Already mentioned under 'Leave No Trace' this golden rule is a biggy. While camping you will no doubt be cleaning your dishes with washing-up liquid, washing yourself with soap and shampoo, brushing your teeth with toothpaste and perhaps doing your laundry with detergents. All of these contain chemicals which when introduced to the environment can have a disastrous impact; most significantly when they are introduced to the ocean, rivers or lakes. If your camp spot has showers, sinks and plumbing systems to carry chemically contaminated waste water away properly use them.

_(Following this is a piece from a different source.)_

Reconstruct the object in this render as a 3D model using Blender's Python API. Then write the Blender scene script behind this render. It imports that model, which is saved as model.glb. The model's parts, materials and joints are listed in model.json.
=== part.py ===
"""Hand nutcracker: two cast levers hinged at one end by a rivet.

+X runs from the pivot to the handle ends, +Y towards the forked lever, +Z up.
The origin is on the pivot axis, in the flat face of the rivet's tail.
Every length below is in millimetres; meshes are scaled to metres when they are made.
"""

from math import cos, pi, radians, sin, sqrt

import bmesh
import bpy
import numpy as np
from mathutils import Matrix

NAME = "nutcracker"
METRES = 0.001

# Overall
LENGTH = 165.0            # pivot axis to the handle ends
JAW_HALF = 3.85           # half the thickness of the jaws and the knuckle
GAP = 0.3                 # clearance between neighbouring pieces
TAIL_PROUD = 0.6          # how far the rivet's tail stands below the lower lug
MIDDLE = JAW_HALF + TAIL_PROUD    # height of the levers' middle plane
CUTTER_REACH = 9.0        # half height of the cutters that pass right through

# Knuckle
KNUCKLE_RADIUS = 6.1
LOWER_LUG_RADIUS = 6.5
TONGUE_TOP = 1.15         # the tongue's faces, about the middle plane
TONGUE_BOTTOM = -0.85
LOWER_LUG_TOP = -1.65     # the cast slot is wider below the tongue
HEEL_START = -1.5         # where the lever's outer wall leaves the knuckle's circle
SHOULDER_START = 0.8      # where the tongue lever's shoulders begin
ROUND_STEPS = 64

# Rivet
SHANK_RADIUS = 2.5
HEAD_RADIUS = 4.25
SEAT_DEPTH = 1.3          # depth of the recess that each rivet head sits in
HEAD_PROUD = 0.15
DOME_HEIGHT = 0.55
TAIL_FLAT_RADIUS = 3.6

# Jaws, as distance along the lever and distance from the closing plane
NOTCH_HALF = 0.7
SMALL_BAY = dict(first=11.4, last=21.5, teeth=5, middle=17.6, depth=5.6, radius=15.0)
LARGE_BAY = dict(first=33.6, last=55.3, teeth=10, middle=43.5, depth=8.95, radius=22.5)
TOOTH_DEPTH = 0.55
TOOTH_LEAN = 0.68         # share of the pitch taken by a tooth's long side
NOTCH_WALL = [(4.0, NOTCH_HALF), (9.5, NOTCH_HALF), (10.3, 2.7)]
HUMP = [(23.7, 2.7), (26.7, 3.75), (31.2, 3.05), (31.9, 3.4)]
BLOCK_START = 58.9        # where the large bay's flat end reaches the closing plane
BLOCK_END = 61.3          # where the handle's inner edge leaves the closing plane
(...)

Otherwise do your chores and washing as far away from any water source as possible and better still be a self-contained camper so all waste water containing chemicals can be taken away with you and disposed of in the right way at dumping stations or another camp-site which has these facilities. Most importantly of all NEVER use a waters source directly for washing you or anything else.

Keep Your Gear Pristine

If you brought any outdoor or camping gear with you into the country and passed through the bio-security part of immigration you will already know how seriously the country takes this subject. One seed or contaminated particle of earth in the tread of a hiking boot might be enough to set off a negative chain reaction in New Zealand's natural world which can spell the end for certain plants or wildlife. Something doesn't have to be just has to be something which doesn't belong here and can pose a threat to a finely tuned eco-system.

The same is true as you move from camp-site to camp-site around New Zealand. Keep your things clean – tents, hiking gear etc – to play your part in protecting the environment and not inadvertently introducing something harmful.

Human Waste

We all have to do it – go to the loo that is. But quite how you deal with this whole aspect of camping is incredibly important. Even the most isolated DOC camp-site will have some form of toilet facility (usually a long drop which admittedly can be far from a joyful experience in the hot summer months!) so there is usually no problem. But what about those wild camping spots where there isn't a public toilet for miles around? Well, first, as previously mentioned all those who truly take to heart the tenets of responsible camping will be self contained. That means your human waste leaves with you and will be deposited at a dumping station.

While that is the ideal of course it isn't always the reality. There is probably no one thing more than the subject of human waste which has led to such a crack-down on wild camping in New Zealand or has raised the hackles of locals to such a major extent. The thoughtless few who have always thought it is OK to just pop into the bushes or behind a tree and then just walk away have soured things for everyone. So, if you must go to the toilet outside follow these steps -

  • Position yourself at least 50 metres from any watercourse, walking tracks or camp-site.
  • Dig a hole at least 20 cm deep.
  • Do what you've got to do.
  • Use leaves and bark as toilet paper wherever possible. If you must use toilet paper opt for something as natural and non-chemical infused as possible and use as little as you can. Ideally you won't bury it but carry this out with you when you leave your camp-site in a sealed plastic bag.
  • Fill the hole back in with earth and cover it with leaves or natural litter.

Are You Covered? Insurance Issues

While this last point is not really a golden rule of camping as such it is certainly worth bearing in mind. The vast majority of what might be described as New Zealand's gem-like camp-sites can only be reached by way of non-sealed gravel roads and in some cases the only access is by way of tracks only suitable for 4WDs. If so be sure that you are permitted to drive on such roads under any rental agreements for cars and campervans or your own personal insurance cover for privately owned vehicles.